-- BEGIN MATERIAL SHOWN --
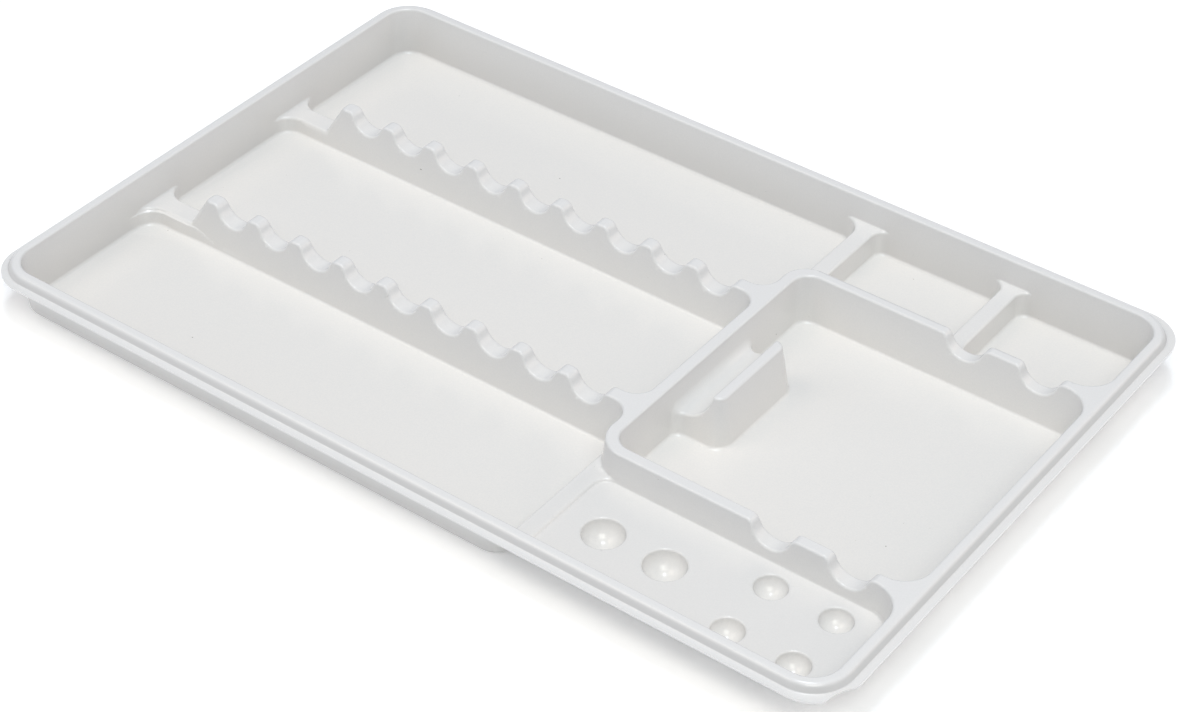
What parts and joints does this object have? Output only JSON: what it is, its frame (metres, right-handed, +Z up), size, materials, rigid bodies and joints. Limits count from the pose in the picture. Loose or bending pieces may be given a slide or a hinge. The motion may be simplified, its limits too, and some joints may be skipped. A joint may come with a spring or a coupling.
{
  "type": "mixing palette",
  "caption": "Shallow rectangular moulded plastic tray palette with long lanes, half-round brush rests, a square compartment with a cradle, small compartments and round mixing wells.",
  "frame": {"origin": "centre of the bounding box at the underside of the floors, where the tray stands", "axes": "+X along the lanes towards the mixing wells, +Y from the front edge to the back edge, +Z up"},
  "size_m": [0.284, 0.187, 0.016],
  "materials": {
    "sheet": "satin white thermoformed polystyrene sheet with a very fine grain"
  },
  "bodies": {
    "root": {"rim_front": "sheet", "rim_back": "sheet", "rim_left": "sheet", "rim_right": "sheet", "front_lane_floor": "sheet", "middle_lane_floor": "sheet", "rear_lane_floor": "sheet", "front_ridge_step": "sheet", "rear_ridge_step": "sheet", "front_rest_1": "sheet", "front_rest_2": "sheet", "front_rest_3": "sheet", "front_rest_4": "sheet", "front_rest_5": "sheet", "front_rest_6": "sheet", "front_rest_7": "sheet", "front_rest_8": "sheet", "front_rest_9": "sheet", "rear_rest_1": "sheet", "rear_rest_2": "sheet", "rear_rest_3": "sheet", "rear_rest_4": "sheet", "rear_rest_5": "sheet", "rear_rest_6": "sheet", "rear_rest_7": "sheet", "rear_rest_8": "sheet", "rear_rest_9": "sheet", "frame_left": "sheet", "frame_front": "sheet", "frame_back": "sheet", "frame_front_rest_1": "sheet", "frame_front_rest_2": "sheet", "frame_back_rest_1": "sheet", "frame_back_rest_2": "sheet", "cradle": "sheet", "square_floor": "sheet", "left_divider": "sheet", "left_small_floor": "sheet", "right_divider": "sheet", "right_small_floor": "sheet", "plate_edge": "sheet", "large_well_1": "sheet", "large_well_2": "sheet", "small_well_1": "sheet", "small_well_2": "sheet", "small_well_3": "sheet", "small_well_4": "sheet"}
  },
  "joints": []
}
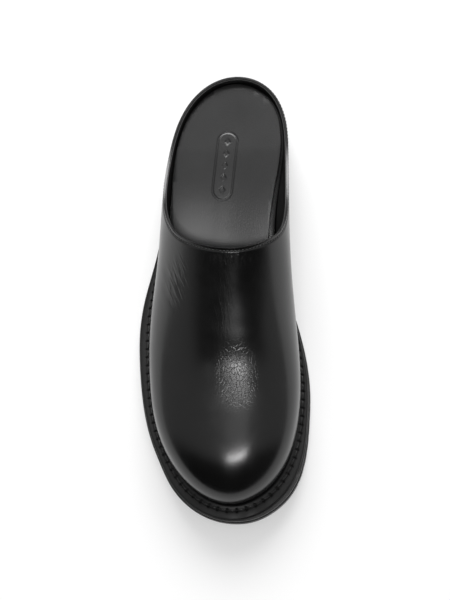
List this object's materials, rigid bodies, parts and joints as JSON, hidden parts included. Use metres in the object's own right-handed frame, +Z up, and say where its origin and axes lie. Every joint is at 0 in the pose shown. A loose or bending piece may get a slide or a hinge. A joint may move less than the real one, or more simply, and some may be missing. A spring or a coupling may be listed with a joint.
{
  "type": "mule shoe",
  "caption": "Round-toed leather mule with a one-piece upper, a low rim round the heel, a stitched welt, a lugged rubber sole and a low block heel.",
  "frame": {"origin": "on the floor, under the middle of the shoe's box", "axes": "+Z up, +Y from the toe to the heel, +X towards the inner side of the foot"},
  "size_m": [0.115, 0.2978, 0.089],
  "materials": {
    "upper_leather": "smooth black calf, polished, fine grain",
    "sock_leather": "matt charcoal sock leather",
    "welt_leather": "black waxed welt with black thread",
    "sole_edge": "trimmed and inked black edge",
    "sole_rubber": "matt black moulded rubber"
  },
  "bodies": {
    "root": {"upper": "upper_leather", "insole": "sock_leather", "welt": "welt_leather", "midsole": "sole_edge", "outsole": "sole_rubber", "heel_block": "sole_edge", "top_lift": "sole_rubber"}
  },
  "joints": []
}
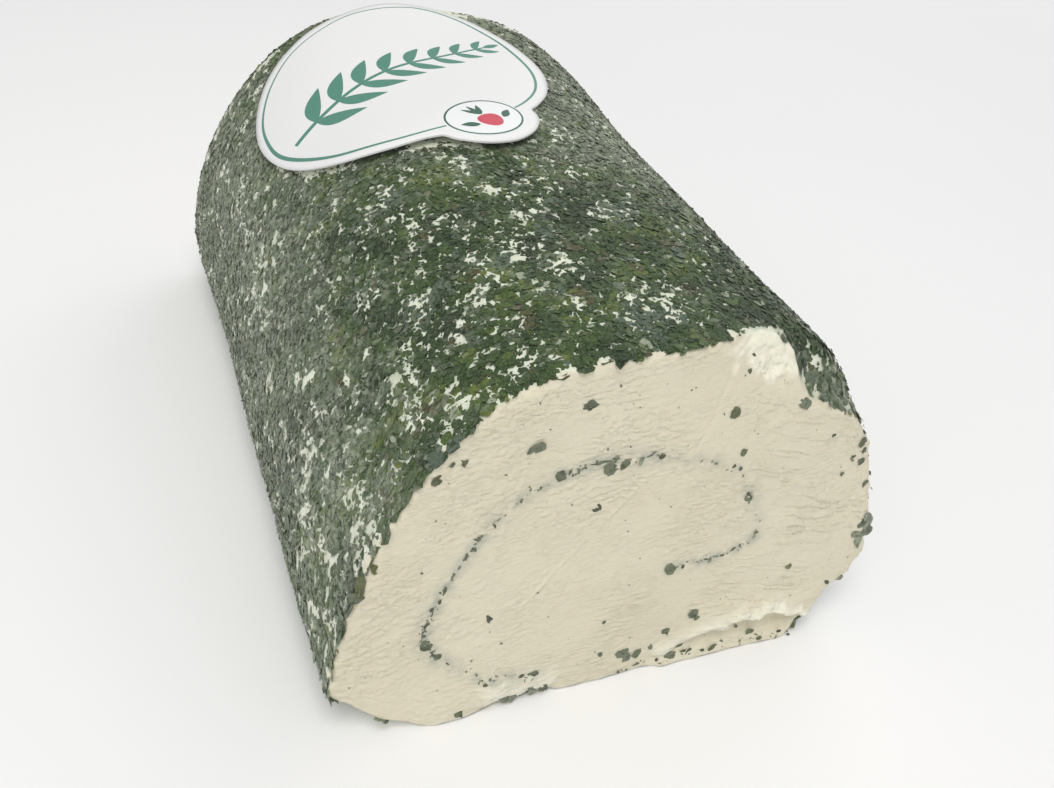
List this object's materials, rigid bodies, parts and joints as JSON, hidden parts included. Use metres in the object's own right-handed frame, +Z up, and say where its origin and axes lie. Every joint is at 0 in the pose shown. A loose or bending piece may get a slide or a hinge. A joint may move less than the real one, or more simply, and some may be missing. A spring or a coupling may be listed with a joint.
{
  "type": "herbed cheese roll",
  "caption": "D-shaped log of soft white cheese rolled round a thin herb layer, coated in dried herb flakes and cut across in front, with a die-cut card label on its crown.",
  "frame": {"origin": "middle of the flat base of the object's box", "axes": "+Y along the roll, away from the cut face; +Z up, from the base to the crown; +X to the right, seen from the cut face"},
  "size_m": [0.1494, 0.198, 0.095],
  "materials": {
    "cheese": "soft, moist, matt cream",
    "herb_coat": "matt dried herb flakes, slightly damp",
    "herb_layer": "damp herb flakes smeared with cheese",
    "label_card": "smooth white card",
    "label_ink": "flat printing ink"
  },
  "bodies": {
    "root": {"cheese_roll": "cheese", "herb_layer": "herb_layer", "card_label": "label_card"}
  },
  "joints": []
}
-- END MATERIAL SHOWN --
◆ **WRITTEN EXERCISE**: Return all of the entries word for word.

◆ **EXERCISE OUTPUT**:
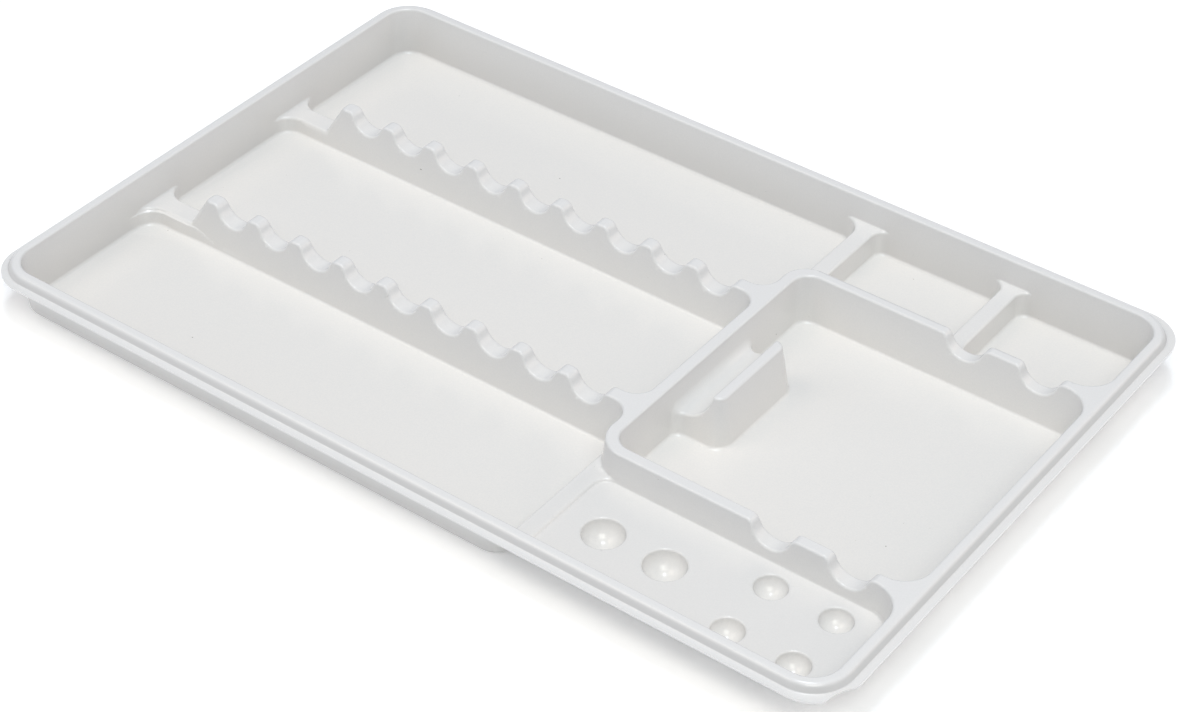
What parts and joints does this object have? Output only JSON: what it is, its frame (metres, right-handed, +Z up), size, materials, rigid bodies and joints. Limits count from the pose in the picture. Loose or bending pieces may be given a slide or a hinge. The motion may be simplified, its limits too, and some joints may be skipped. A joint may come with a spring or a coupling.
{
  "type": "mixing palette",
  "caption": "Shallow rectangular moulded plastic tray palette with long lanes, half-round brush rests, a square compartment with a cradle, small compartments and round mixing wells.",
  "frame": {"origin": "centre of the bounding box at the underside of the floors, where the tray stands", "axes": "+X along the lanes towards the mixing wells, +Y from the front edge to the back edge, +Z up"},
  "size_m": [0.284, 0.187, 0.016],
  "materials": {
    "sheet": "satin white thermoformed polystyrene sheet with a very fine grain"
  },
  "bodies": {
    "root": {"rim_front": "sheet", "rim_back": "sheet", "rim_left": "sheet", "rim_right": "sheet", "front_lane_floor": "sheet", "middle_lane_floor": "sheet", "rear_lane_floor": "sheet", "front_ridge_step": "sheet", "rear_ridge_step": "sheet", "front_rest_1": "sheet", "front_rest_2": "sheet", "front_rest_3": "sheet", "front_rest_4": "sheet", "front_rest_5": "sheet", "front_rest_6": "sheet", "front_rest_7": "sheet", "front_rest_8": "sheet", "front_rest_9": "sheet", "rear_rest_1": "sheet", "rear_rest_2": "sheet", "rear_rest_3": "sheet", "rear_rest_4": "sheet", "rear_rest_5": "sheet", "rear_rest_6": "sheet", "rear_rest_7": "sheet", "rear_rest_8": "sheet", "rear_rest_9": "sheet", "frame_left": "sheet", "frame_front": "sheet", "frame_back": "sheet", "frame_front_rest_1": "sheet", "frame_front_rest_2": "sheet", "frame_back_rest_1": "sheet", "frame_back_rest_2": "sheet", "cradle": "sheet", "square_floor": "sheet", "left_divider": "sheet", "left_small_floor": "sheet", "right_divider": "sheet", "right_small_floor": "sheet", "plate_edge": "sheet", "large_well_1": "sheet", "large_well_2": "sheet", "small_well_1": "sheet", "small_well_2": "sheet", "small_well_3": "sheet", "small_well_4": "sheet"}
  },
  "joints": []
}
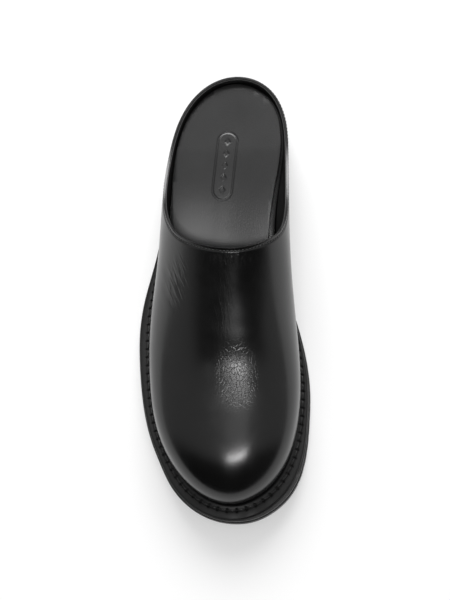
List this object's materials, rigid bodies, parts and joints as JSON, hidden parts included. Use metres in the object's own right-handed frame, +Z up, and say where its origin and axes lie. Every joint is at 0 in the pose shown. A loose or bending piece may get a slide or a hinge. A joint may move less than the real one, or more simply, and some may be missing. A spring or a coupling may be listed with a joint.
{
  "type": "mule shoe",
  "caption": "Round-toed leather mule with a one-piece upper, a low rim round the heel, a stitched welt, a lugged rubber sole and a low block heel.",
  "frame": {"origin": "on the floor, under the middle of the shoe's box", "axes": "+Z up, +Y from the toe to the heel, +X towards the inner side of the foot"},
  "size_m": [0.115, 0.2978, 0.089],
  "materials": {
    "upper_leather": "smooth black calf, polished, fine grain",
    "sock_leather": "matt charcoal sock leather",
    "welt_leather": "black waxed welt with black thread",
    "sole_edge": "trimmed and inked black edge",
    "sole_rubber": "matt black moulded rubber"
  },
  "bodies": {
    "root": {"upper": "upper_leather", "insole": "sock_leather", "welt": "welt_leather", "midsole": "sole_edge", "outsole": "sole_rubber", "heel_block": "sole_edge", "top_lift": "sole_rubber"}
  },
  "joints": []
}
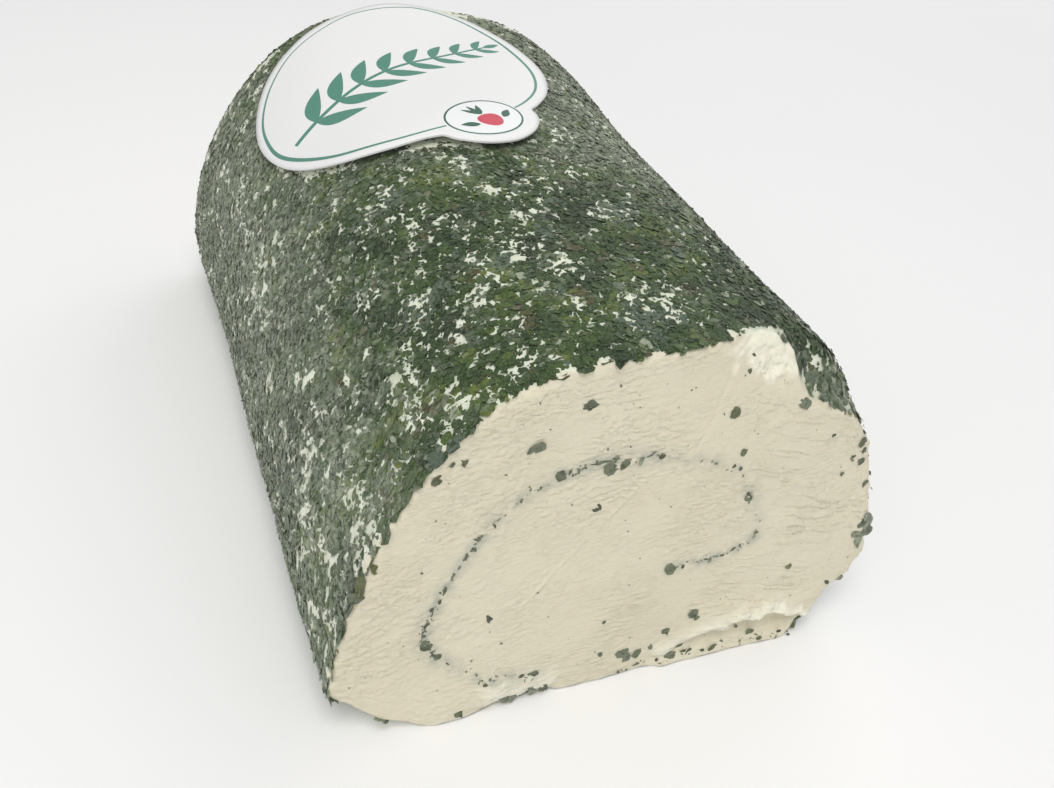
List this object's materials, rigid bodies, parts and joints as JSON, hidden parts included. Use metres in the object's own right-handed frame, +Z up, and say where its origin and axes lie. Every joint is at 0 in the pose shown. A loose or bending piece may get a slide or a hinge. A joint may move less than the real one, or more simply, and some may be missing. A spring or a coupling may be listed with a joint.
{
  "type": "herbed cheese roll",
  "caption": "D-shaped log of soft white cheese rolled round a thin herb layer, coated in dried herb flakes and cut across in front, with a die-cut card label on its crown.",
  "frame": {"origin": "middle of the flat base of the object's box", "axes": "+Y along the roll, away from the cut face; +Z up, from the base to the crown; +X to the right, seen from the cut face"},
  "size_m": [0.1494, 0.198, 0.095],
  "materials": {
    "cheese": "soft, moist, matt cream",
    "herb_coat": "matt dried herb flakes, slightly damp",
    "herb_layer": "damp herb flakes smeared with cheese",
    "label_card": "smooth white card",
    "label_ink": "flat printing ink"
  },
  "bodies": {
    "root": {"cheese_roll": "cheese", "herb_layer": "herb_layer", "card_label": "label_card"}
  },
  "joints": []
}